The result is a transportation system in the United States that is less sustainable than in Germany. The per capita carbon footprint of passenger transportation in the United States is about three times larger than in Germany. Although gas prices in the United States are half those in Germany, Americans spend five percent more of their budgets on transportation than Germans. In government outlays as well (federal, state and local), Germany spends less per capita on transportation than the United States.

German policies
German governments at all levels have influenced travel behavior through a series of policies enacted over decades. Pricing, restrictions, and mandated technological improvements help mitigate the harmful impacts of car use. Integration of public transportation at the metropolitan and national levels provide a viable alternative to the car. Targeted regional land planning policies encourage compact, mixed-use development, and thus keep trip distances short and feasible for walking or cycling. These policies were coordinated to ensure their mutually reinforcing impact.

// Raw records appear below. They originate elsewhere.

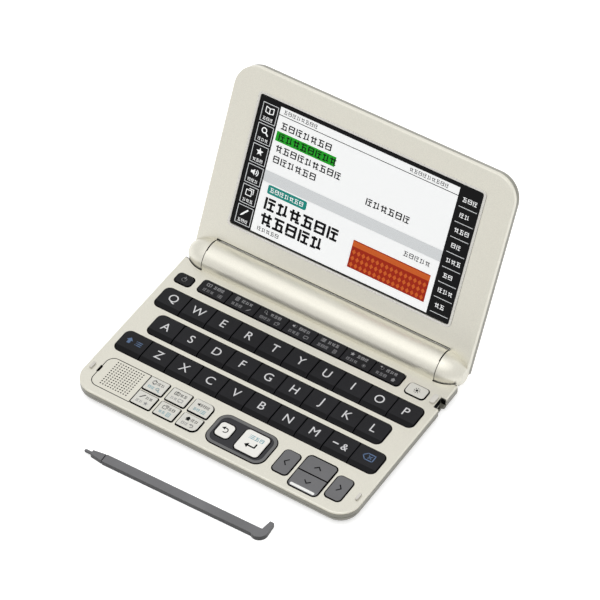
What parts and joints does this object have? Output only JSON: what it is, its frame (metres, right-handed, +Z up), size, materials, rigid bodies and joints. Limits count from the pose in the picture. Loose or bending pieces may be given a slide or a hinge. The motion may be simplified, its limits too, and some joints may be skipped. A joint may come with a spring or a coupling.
{
  "type": "electronic dictionary",
  "caption": "pocket electronic dictionary with a keyboard base, a battery barrel along the back edge, a hinged lid with a wide touch display and a loose stylus",
  "frame": {"origin": "on the table, in the middle of the space that the open set takes up, below its bounding box", "axes": "+X to the right along the keys, +Y from the front edge towards the hinge, +Z up from the table"},
  "size_m": [0.148, 0.1718, 0.0944],
  "materials": {
    "champagne_plastic": "pale champagne paint with a fine metallic grain on moulded plastic",
    "charcoal_key_plastic": "fine matt charcoal key plastic",
    "white_key_plastic": "smooth off-white key plastic",
    "grey_plastic": "smooth mid grey plastic",
    "island_plastic": "grey violet plastic",
    "display_glass": "dark panel behind a clear glossy touch sheet",
    "steel": "plain steel",
    "cell_jacket": "shrink-wrapped cell jacket",
    "circuit_board": "green circuit board with black packages",
    "grey_rubber": "soft moulded rubber"
  },
  "bodies": {
    "base": {"bottom_case": "champagne_plastic", "top_case": "champagne_plastic", "battery_cells": "cell_jacket", "battery_contacts": "steel", "main_board": "circuit_board", "key_mat": "grey_rubber", "speaker": "steel", "speaker_grille": "champagne_plastic", "key_island": "island_plastic", "rubber_pads": "grey_rubber", "screws": "steel"},
    "lid": {"lid_bezel": "champagne_plastic", "lid_back_cover": "champagne_plastic", "display_panel": "display_glass", "hinge_pins": "steel"},
    "battery_door": {"battery_door": "champagne_plastic"},
    "stylus": {"stylus": "grey_plastic"},
    "key_q": {"key_q": "charcoal_key_plastic"},
    "key_w": {"key_w": "charcoal_key_plastic"},
    "key_e": {"key_e": "charcoal_key_plastic"},
    "key_r": {"key_r": "charcoal_key_plastic"},
    "key_t": {"key_t": "charcoal_key_plastic"},
    "key_y": {"key_y": "charcoal_key_plastic"},
    "key_u": {"key_u": "charcoal_key_plastic"},
    "key_i": {"key_i": "charcoal_key_plastic"},
    "key_o": {"key_o": "charcoal_key_plastic"},
    "key_p": {"key_p": "charcoal_key_plastic"},
    "key_a": {"key_a": "charcoal_key_plastic"},
    "key_s": {"key_s": "charcoal_key_plastic"},
    "key_d": {"key_d": "charcoal_key_plastic"},
    "key_f": {"key_f": "charcoal_key_plastic"},
    "key_g": {"key_g": "charcoal_key_plastic"},
    "key_h": {"key_h": "charcoal_key_plastic"},
    "key_j": {"key_j": "charcoal_key_plastic"},
    "key_k": {"key_k": "charcoal_key_plastic"},
    "key_l": {"key_l": "charcoal_key_plastic"},
    "key_shift": {"key_shift": "charcoal_key_plastic"},
    "key_z": {"key_z": "charcoal_key_plastic"},
    "key_x": {"key_x": "charcoal_key_plastic"},
    "key_c": {"key_c": "charcoal_key_plastic"},
    "key_v": {"key_v": "charcoal_key_plastic"},
    "key_b": {"key_b": "charcoal_key_plastic"},
    "key_n": {"key_n": "charcoal_key_plastic"},
    "key_m": {"key_m": "charcoal_key_plastic"},
    "key_dash": {"key_dash": "charcoal_key_plastic"},
    "key_delete": {"key_delete": "charcoal_key_plastic"},
    "shortcut_key_1": {"shortcut_key_1": "champagne_plastic"},
    "shortcut_key_2": {"shortcut_key_2": "champagne_plastic"},
    "shortcut_key_3": {"shortcut_key_3": "champagne_plastic"},
    "shortcut_key_4": {"shortcut_key_4": "champagne_plastic"},
    "shortcut_key_5": {"shortcut_key_5": "champagne_plastic"},
    "shortcut_key_6": {"shortcut_key_6": "champagne_plastic"},
    "function_keys": {"function_keys": "charcoal_key_plastic"},
    "power_key": {"power_key": "charcoal_key_plastic"},
    "backlight_key": {"backlight_key": "champagne_plastic"},
    "back_key": {"back_key": "white_key_plastic"},
    "enter_key": {"enter_key": "white_key_plastic"},
    "arrow_key_left": {"arrow_key_left": "grey_plastic"},
    "arrow_key_right": {"arrow_key_right": "grey_plastic"},
    "arrow_key_up_down": {"arrow_key_up_down": "grey_plastic"}
  },
  "joints": [
    {"name": "lid_hinge", "type": "hinge", "parent": "base", "child": "lid", "pos_m": [0, 0.03642, 0.0092], "axis": [-1, 0, 0], "range_deg": [-117, 30]},
    {"name": "battery_door_slide", "type": "slide", "parent": "base", "child": "battery_door", "axis": [-1, 0, 0], "range_m": [0, 0.004]},
    {"name": "stylus_lift", "type": "slide", "parent": "base", "child": "stylus", "axis": [0, 0, 1], "range_m": [0, 0.06]},
    {"name": "key_q_press", "type": "slide", "parent": "base", "child": "key_q", "axis": [0, 0, -1], "range_m": [0, 0.0007], "stiffness_N_per_m": 600},
    {"name": "key_w_press", "type": "slide", "parent": "base", "child": "key_w", "axis": [0, 0, -1], "range_m": [0, 0.0007], "stiffness_N_per_m": 600},
    {"name": "key_e_press", "type": "slide", "parent": "base", "child": "key_e", "axis": [0, 0, -1], "range_m": [0, 0.0007], "stiffness_N_per_m": 600},
    {"name": "key_r_press", "type": "slide", "parent": "base", "child": "key_r", "axis": [0, 0, -1], "range_m": [0, 0.0007], "stiffness_N_per_m": 600},
    {"name": "key_t_press", "type": "slide", "parent": "base", "child": "key_t", "axis": [0, 0, -1], "range_m": [0, 0.0007], "stiffness_N_per_m": 600},
    {"name": "key_y_press", "type": "slide", "parent": "base", "child": "key_y", "axis": [0, 0, -1], "range_m": [0, 0.0007], "stiffness_N_per_m": 600},
    {"name": "key_u_press", "type": "slide", "parent": "base", "child": "key_u", "axis": [0, 0, -1], "range_m": [0, 0.0007], "stiffness_N_per_m": 600},
    {"name": "key_i_press", "type": "slide", "parent": "base", "child": "key_i", "axis": [0, 0, -1], "range_m": [0, 0.0007], "stiffness_N_per_m": 600},
    {"name": "key_o_press", "type": "slide", "parent": "base", "child": "key_o", "axis": [0, 0, -1], "range_m": [0, 0.0007], "stiffness_N_per_m": 600},
    {"name": "key_p_press", "type": "slide", "parent": "base", "child": "key_p", "axis": [0, 0, -1], "range_m": [0, 0.0007], "stiffness_N_per_m": 600},
    {"name": "key_a_press", "type": "slide", "parent": "base", "child": "key_a", "axis": [0, 0, -1], "range_m": [0, 0.0007], "stiffness_N_per_m": 600},
    {"name": "key_s_press", "type": "slide", "parent": "base", "child": "key_s", "axis": [0, 0, -1], "range_m": [0, 0.0007], "stiffness_N_per_m": 600},
    {"name": "key_d_press", "type": "slide", "parent": "base", "child": "key_d", "axis": [0, 0, -1], "range_m": [0, 0.0007], "stiffness_N_per_m": 600},
    {"name": "key_f_press", "type": "slide", "parent": "base", "child": "key_f", "axis": [0, 0, -1], "range_m": [0, 0.0007], "stiffness_N_per_m": 600},
    {"name": "key_g_press", "type": "slide", "parent": "base", "child": "key_g", "axis": [0, 0, -1], "range_m": [0, 0.0007], "stiffness_N_per_m": 600},
    {"name": "key_h_press", "type": "slide", "parent": "base", "child": "key_h", "axis": [0, 0, -1], "range_m": [0, 0.0007], "stiffness_N_per_m": 600},
    {"name": "key_j_press", "type": "slide", "parent": "base", "child": "key_j", "axis": [0, 0, -1], "range_m": [0, 0.0007], "stiffness_N_per_m": 600},
    {"name": "key_k_press", "type": "slide", "parent": "base", "child": "key_k", "axis": [0, 0, -1], "range_m": [0, 0.0007], "stiffness_N_per_m": 600},
    {"name": "key_l_press", "type": "slide", "parent": "base", "child": "key_l", "axis": [0, 0, -1], "range_m": [0, 0.0007], "stiffness_N_per_m": 600},
    {"name": "key_shift_press", "type": "slide", "parent": "base", "child": "key_shift", "axis": [0, 0, -1], "range_m": [0, 0.0007], "stiffness_N_per_m": 600},
    {"name": "key_z_press", "type": "slide", "parent": "base", "child": "key_z", "axis": [0, 0, -1], "range_m": [0, 0.0007], "stiffness_N_per_m": 600},
    {"name": "key_x_press", "type": "slide", "parent": "base", "child": "key_x", "axis": [0, 0, -1], "range_m": [0, 0.0007], "stiffness_N_per_m": 600},
    {"name": "key_c_press", "type": "slide", "parent": "base", "child": "key_c", "axis": [0, 0, -1], "range_m": [0, 0.0007], "stiffness_N_per_m": 600},
    {"name": "key_v_press", "type": "slide", "parent": "base", "child": "key_v", "axis": [0, 0, -1], "range_m": [0, 0.0007], "stiffness_N_per_m": 600},
    {"name": "key_b_press", "type": "slide", "parent": "base", "child": "key_b", "axis": [0, 0, -1], "range_m": [0, 0.0007], "stiffness_N_per_m": 600},
    {"name": "key_n_press", "type": "slide", "parent": "base", "child": "key_n", "axis": [0, 0, -1], "range_m": [0, 0.0007], "stiffness_N_per_m": 600},
    {"name": "key_m_press", "type": "slide", "parent": "base", "child": "key_m", "axis": [0, 0, -1], "range_m": [0, 0.0007], "stiffness_N_per_m": 600},
    {"name": "key_dash_press", "type": "slide", "parent": "base", "child": "key_dash", "axis": [0, 0, -1], "range_m": [0, 0.0007], "stiffness_N_per_m": 600},
    {"name": "key_delete_press", "type": "slide", "parent": "base", "child": "key_delete", "axis": [0, 0, -1], "range_m": [0, 0.0007], "stiffness_N_per_m": 600},
    {"name": "shortcut_key_1_press", "type": "slide", "parent": "base", "child": "shortcut_key_1", "axis": [0, 0, -1], "range_m": [0, 0.0007], "stiffness_N_per_m": 600},
    {"name": "shortcut_key_2_press", "type": "slide", "parent": "base", "child": "shortcut_key_2", "axis": [0, 0, -1], "range_m": [0, 0.0007], "stiffness_N_per_m": 600},
    {"name": "shortcut_key_3_press", "type": "slide", "parent": "base", "child": "shortcut_key_3", "axis": [0, 0, -1], "range_m": [0, 0.0007], "stiffness_N_per_m": 600},
    {"name": "shortcut_key_4_press", "type": "slide", "parent": "base", "child": "shortcut_key_4", "axis": [0, 0, -1], "range_m": [0, 0.0007], "stiffness_N_per_m": 600},
    {"name": "shortcut_key_5_press", "type": "slide", "parent": "base", "child": "shortcut_key_5", "axis": [0, 0, -1], "range_m": [0, 0.0007], "stiffness_N_per_m": 600},
    {"name": "shortcut_key_6_press", "type": "slide", "parent": "base", "child": "shortcut_key_6", "axis": [0, 0, -1], "range_m": [0, 0.0007], "stiffness_N_per_m": 600},
    {"name": "function_keys_press", "type": "slide", "parent": "base", "child": "function_keys", "axis": [0, 0, -1], "range_m": [0, 0.0007], "stiffness_N_per_m": 4000},
    {"name": "power_key_press", "type": "slide", "parent": "base", "child": "power_key", "axis": [0, 0, -1], "range_m": [0, 0.0007], "stiffness_N_per_m": 600},
    {"name": "backlight_key_press", "type": "slide", "parent": "base", "child": "backlight_key", "axis": [0, 0, -1], "range_m": [0, 0.0007], "stiffness_N_per_m": 600},
    {"name": "back_key_press", "type": "slide", "parent": "base", "child": "back_key", "axis": [0, 0, -1], "range_m": [0, 0.0007], "stiffness_N_per_m": 600},
    {"name": "enter_key_press", "type": "slide", "parent": "base", "child": "enter_key", "axis": [0, 0, -1], "range_m": [0, 0.0007], "stiffness_N_per_m": 600},
    {"name": "arrow_key_left_press", "type": "slide", "parent": "base", "child": "arrow_key_left", "axis": [0, 0, -1], "range_m": [0, 0.0007], "stiffness_N_per_m": 600},
    {"name": "arrow_key_right_press", "type": "slide", "parent": "base", "child": "arrow_key_right", "axis": [0, 0, -1], "range_m": [0, 0.0007], "stiffness_N_per_m": 600},
    {"name": "arrow_key_up_down_tip", "type": "hinge", "parent": "base", "child": "arrow_key_up_down", "pos_m": [0.04785, -0.04743, 0.007], "axis": [1, 0, 0], "range_deg": [-3.5, 3.5], "stiffness_Nm_per_rad": 0.3}
  ]
}
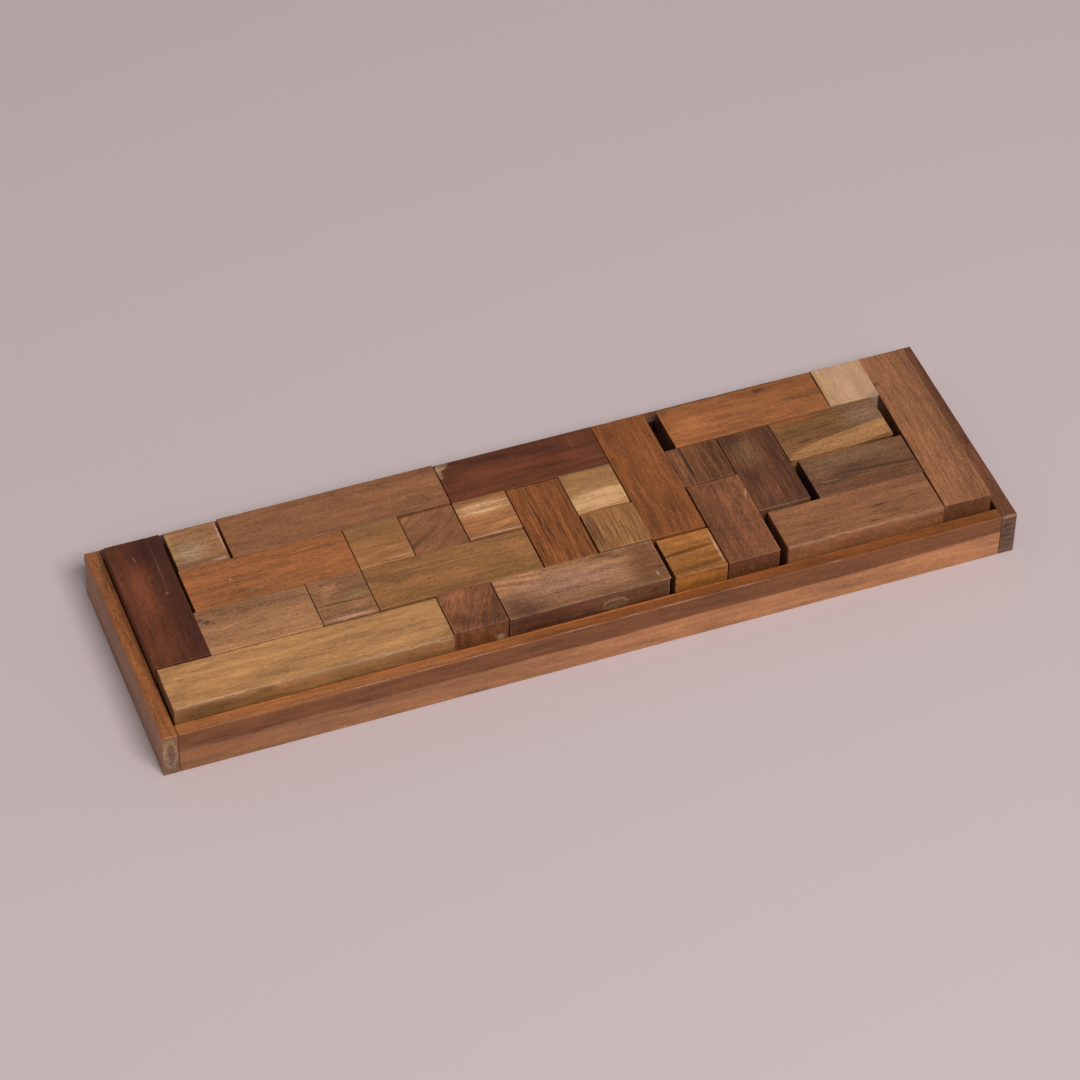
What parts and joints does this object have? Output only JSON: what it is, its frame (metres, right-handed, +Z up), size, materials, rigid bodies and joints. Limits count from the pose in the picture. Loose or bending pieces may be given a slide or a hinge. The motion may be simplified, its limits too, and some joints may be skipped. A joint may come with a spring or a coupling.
{
  "type": "pentomino packing puzzle",
  "caption": "Flat wooden packing puzzle: pentomino shapes glued up from square teak sticks, laid side by side in a long shallow open tray and lifted out to be rearranged.",
  "frame": {"origin": "under the middle of the tray, on the surface that it stands on", "axes": "+X along the tray from its left end to its right end, +Y from its front to its back, +Z up, the way the pieces lift out"},
  "size_m": [0.3158, 0.093, 0.0244],
  "materials": {
    "brown_rail": "sanded and oiled teak, satin",
    "dark_rail": "sanded and oiled dark teak, satin",
    "two_tone_rail": "sanded and oiled teak, brown above and light orange below, satin",
    "cream_teak": "sanded sapwood, satin",
    "golden_teak": "sanded and oiled teak, satin",
    "tan_teak": "sanded and oiled teak, satin",
    "orange_teak": "sanded and oiled teak, satin",
    "mauve_teak": "sanded and oiled teak, satin",
    "striped_teak": "sanded and oiled striped teak, satin",
    "olive_teak": "sanded and oiled teak with olive streaks, satin",
    "grey_teak": "sanded and oiled grey-brown teak, satin",
    "dark_teak": "sanded and oiled dark heartwood, satin"
  },
  "bodies": {
    "tray": {"left_rail": "brown_rail", "right_rail": "dark_rail", "front_rail": "two_tone_rail", "back_rail": "two_tone_rail", "base_panel": "tan_teak"},
    "v_piece": {"v_upright": "dark_teak", "v_foot": "tan_teak"},
    "z_piece": {"z_head": "tan_teak", "z_middle": "orange_teak", "z_tail": "olive_teak"},
    "y_piece": {"y_bar": "mauve_teak", "y_stub": "golden_teak"},
    "u_piece": {"u_bar": "dark_teak", "u_left_leg": "cream_teak", "u_right_leg": "cream_teak"},
    "x_piece": {"x_bar": "olive_teak", "x_top": "mauve_teak", "x_bottom": "grey_teak"},
    "t_piece": {"t_stem": "striped_teak", "t_bar": "mauve_teak"},
    "f_piece": {"f_bar": "orange_teak", "f_left_arm": "striped_teak", "f_right_arm": "striped_teak"},
    "n_piece": {"n_back": "orange_teak", "n_front": "olive_teak"},
    "w_piece": {"w_low": "striped_teak", "w_foot": "golden_teak", "w_high": "dark_teak"},
    "l_piece": {"l_bar": "orange_teak", "l_foot": "cream_teak"},
    "p_piece": {"p_short": "grey_teak", "p_long": "mauve_teak"},
    "i_piece": {"i_stick": "golden_teak"}
  },
  "joints": [
    {"name": "lift_v", "type": "slide", "parent": "tray", "child": "v_piece", "axis": [0, 0, 1], "range_m": [0, 0.03]},
    {"name": "lift_z", "type": "slide", "parent": "tray", "child": "z_piece", "axis": [0, 0, 1], "range_m": [0, 0.03]},
    {"name": "lift_y", "type": "slide", "parent": "tray", "child": "y_piece", "axis": [0, 0, 1], "range_m": [0, 0.03]},
    {"name": "lift_u", "type": "slide", "parent": "tray", "child": "u_piece", "axis": [0, 0, 1], "range_m": [0, 0.03]},
    {"name": "lift_x", "type": "slide", "parent": "tray", "child": "x_piece", "axis": [0, 0, 1], "range_m": [0, 0.03]},
    {"name": "lift_t", "type": "slide", "parent": "tray", "child": "t_piece", "axis": [0, 0, 1], "range_m": [0, 0.03]},
    {"name": "lift_f", "type": "slide", "parent": "tray", "child": "f_piece", "axis": [0, 0, 1], "range_m": [0, 0.03]},
    {"name": "lift_n", "type": "slide", "parent": "tray", "child": "n_piece", "axis": [0, 0, 1], "range_m": [0, 0.03]},
    {"name": "lift_w", "type": "slide", "parent": "tray", "child": "w_piece", "axis": [0, 0, 1], "range_m": [0, 0.03]},
    {"name": "lift_l", "type": "slide", "parent": "tray", "child": "l_piece", "axis": [0, 0, 1], "range_m": [0, 0.03]},
    {"name": "lift_p", "type": "slide", "parent": "tray", "child": "p_piece", "axis": [0, 0, 1], "range_m": [0, 0.03]},
    {"name": "lift_i", "type": "slide", "parent": "tray", "child": "i_piece", "axis": [0, 0, 1], "range_m": [0, 0.03]}
  ]
}
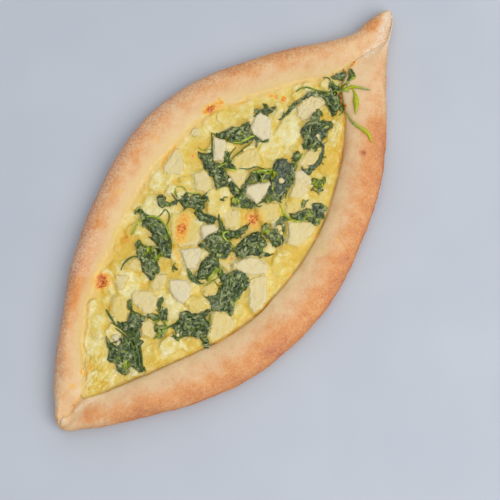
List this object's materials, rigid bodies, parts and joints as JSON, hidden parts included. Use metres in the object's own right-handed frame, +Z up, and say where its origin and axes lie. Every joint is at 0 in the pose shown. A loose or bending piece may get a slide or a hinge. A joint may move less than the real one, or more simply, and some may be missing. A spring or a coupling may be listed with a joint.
{
  "type": "filled flatbread",
  "caption": "Long open flatbread with raised rims pinched to a point at each end, filled with melted cheese, sunken feta chunks and wilted spinach.",
  "frame": {"origin": "middle of the bread's box in plan, on the surface that it rests on", "axes": "+X along the bread from tip to tip, +Y across it towards the rim that slopes softly to the filling, +Z up, out of the filling"},
  "size_m": [0.366, 0.1798, 0.024],
  "materials": {
    "crust": "baked dough, matte, floured in places, browned towards the outside",
    "cheese": "melted yellow cheese, oily and lumpy",
    "feta": "pale crumbly curd, matte",
    "spinach": "wilted leaf, dark green, moist"
  },
  "bodies": {
    "root": {"dough": "crust", "filling": "cheese", "feta_01": "feta", "feta_02": "feta", "feta_03": "feta", "feta_04": "feta", "feta_05": "feta", "feta_06": "feta", "feta_07": "feta", "feta_08": "feta", "feta_09": "feta", "feta_10": "feta", "feta_11": "feta", "feta_12": "feta", "feta_13": "feta", "feta_14": "feta", "feta_15": "feta", "feta_16": "feta", "feta_17": "feta", "feta_18": "feta", "feta_19": "feta", "feta_20": "feta", "feta_21": "feta", "feta_22": "feta", "feta_23": "feta", "feta_24": "feta", "feta_25": "feta", "feta_26": "feta", "feta_27": "feta", "feta_28": "feta", "feta_29": "feta", "feta_30": "feta", "feta_31": "feta", "feta_32": "feta", "feta_33": "feta", "spinach_bright_scrap": "spinach", "spinach_central": "spinach", "spinach_column": "spinach", "spinach_crescent": "spinach", "spinach_far_leaf": "spinach", "spinach_far_scrap": "spinach", "spinach_flecked_leaf": "spinach", "spinach_forked_shred": "spinach", "spinach_left_bunch": "spinach", "spinach_left_scrap": "spinach", "spinach_long_band": "spinach", "spinach_long_shred": "spinach", "spinach_near_clump": "spinach", "spinach_near_crescent": "spinach", "spinach_near_left": "spinach", "spinach_pale_scrap": "spinach", "spinach_pointed_leaf": "spinach", "spinach_right_bunch": "spinach", "spinach_ring_leaf": "spinach", "spinach_small_fold": "spinach", "spinach_speck_left": "spinach", "spinach_speck_middle": "spinach", "spinach_split_leaf": "spinach", "spinach_sprig": "spinach", "spinach_upper_middle": "spinach"}
  },
  "joints": []
}
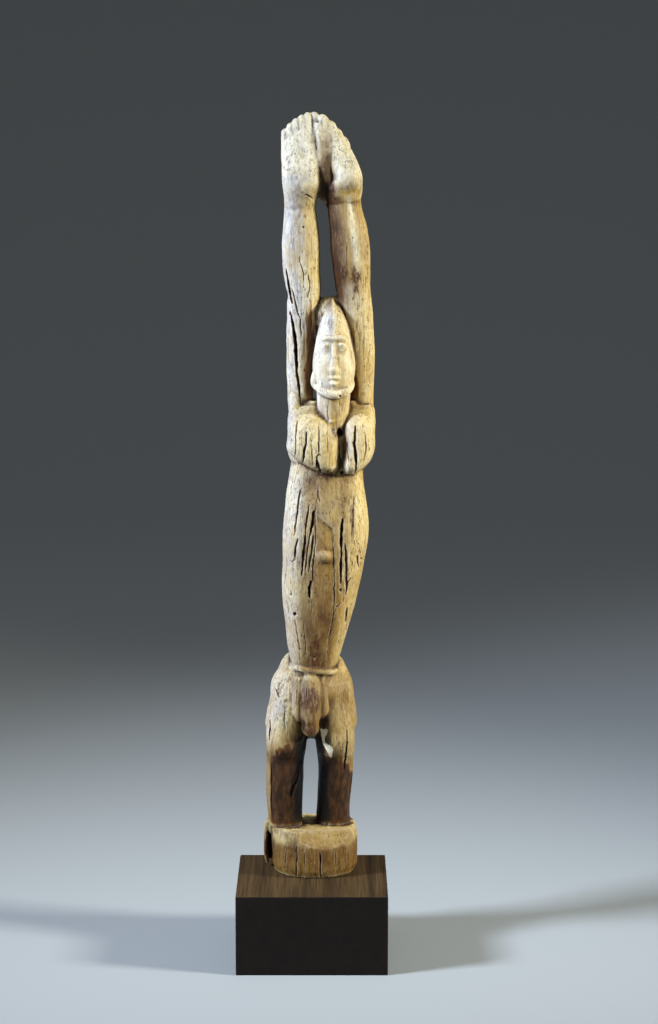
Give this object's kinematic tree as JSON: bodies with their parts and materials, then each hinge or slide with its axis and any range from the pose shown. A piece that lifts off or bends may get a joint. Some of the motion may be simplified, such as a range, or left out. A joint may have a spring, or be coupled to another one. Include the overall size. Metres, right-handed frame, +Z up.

Lessons for the United States
Public policy can play a major role in reshaping America’s transportation system. The German experience offers five lessons to the United States for improving transportation sustainability through changes in travel behavior:

  • Get the Price Right in order to encourage the use of less polluting cars, driving at non-peak hours and more use of public transportation
  • Integrate Transit, Cycling, and Walking as Viable Alternatives to the Car, as a necessary measure to make any sort of car-restrictive measures publicly and politically feasible
  • Fully Coordinate and Integrate Planning for Land Use and Transportation to discourage car-dependent sprawl and promote transit-oriented development
  • Public Information and Education to Make Changes Feasible are essential in conveying the benefits of more sustainable policies and enforcing their results over the long term
  • Implement Policies in Stages with a Long Term Perspective because it takes considerable time to gather the necessary public and political support and to develop appropriate measures.

A New Federal Approach
A window of opportunity for changes in transportation policy is opening in the United States. There is an impending transportation funding crisis, a deep recession, highly volatile energy prices, and imminent U.S. engagement in international climate change discussions. Moreover, the next update of the federal transportation law is due in the fall of 2009.

These opportunities require political commitment from Congress and the White House to a new set of federal policies. The focus should be on investing in infrastructure that supports the competitiveness and environmental sustainability of the nation, rather than funding unworthy pork barrel projects of individual states or districts. This will require a level playing field between all modes and a firm commitment to integrating transportation, land use, housing, and economic development plans in order to serve the projected growth over the next several decades.